Kay, very well stated. In fact, the Griffith Park bites could have been prevented if the park was watching for aggressive coyotes. Trapping and euthanizing are the only effective control for habituated coyotes posing a threat to human safety. (Relocation is prohibited by law.) When you trap only the most aggressive animals, the remaining coyotes usually regain a fear of humans and stay away. CA (and everywhere else in North America) needs a plan to control urban coyote aggression.

Adrienne Snowden

Shooting coyotes also re-instills a fear of humans into the remaining coyote population but to a lesser extent than trapping does. Traps can't be used when it's likely that other animals will be trapped or a person could be hurt.

Scat Coyote

Very interesting comments on coyotes in urban settings. We are having similar problems in Vancouver. One thing may be different. Coyotes are not native to Vancouver. They moved into the area around 1980. Are they native to the Griffith Park area?

Another thought...

If these were dogs (yes spot and fido) animal control would impound them and if they killed another pet or bit someones toe they would be KILLLED not called cute and cuddly.

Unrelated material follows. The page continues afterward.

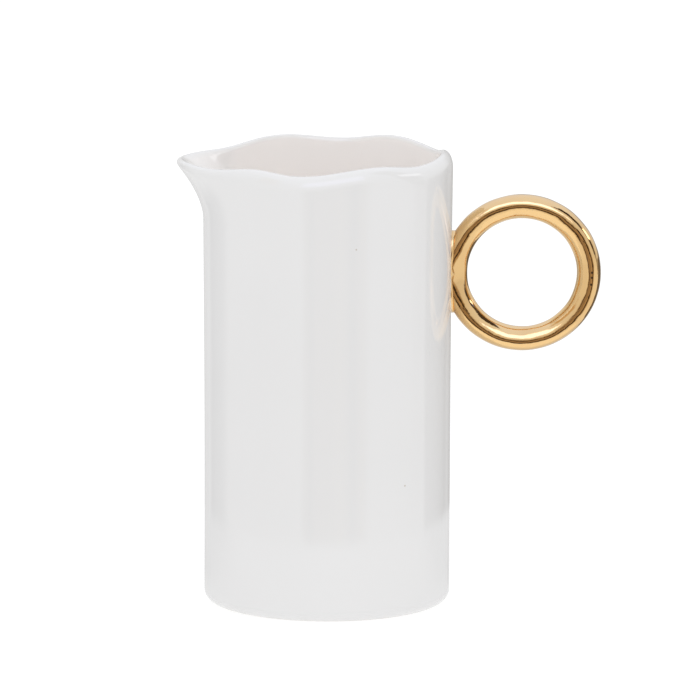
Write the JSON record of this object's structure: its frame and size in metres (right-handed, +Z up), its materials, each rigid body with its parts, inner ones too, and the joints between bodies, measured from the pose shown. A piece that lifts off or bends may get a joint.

I was in Griffith Park by the cafe and portapotty last saturday, near sunset ... people were leaving and I was standing on the road when a coyote came trotting toward me ... I freaked out and jumped in my car.

Then the ranger drove by and I told him. The coyote was on one side and people hadn't seen it. The ranger went over and the thing went back into the woods.

Oddly, the animal was comfortable jogging around a throng of people ... maybe those that saw it assumed it was another dog off the leash ...

Either way, I'd shoot the lot of them.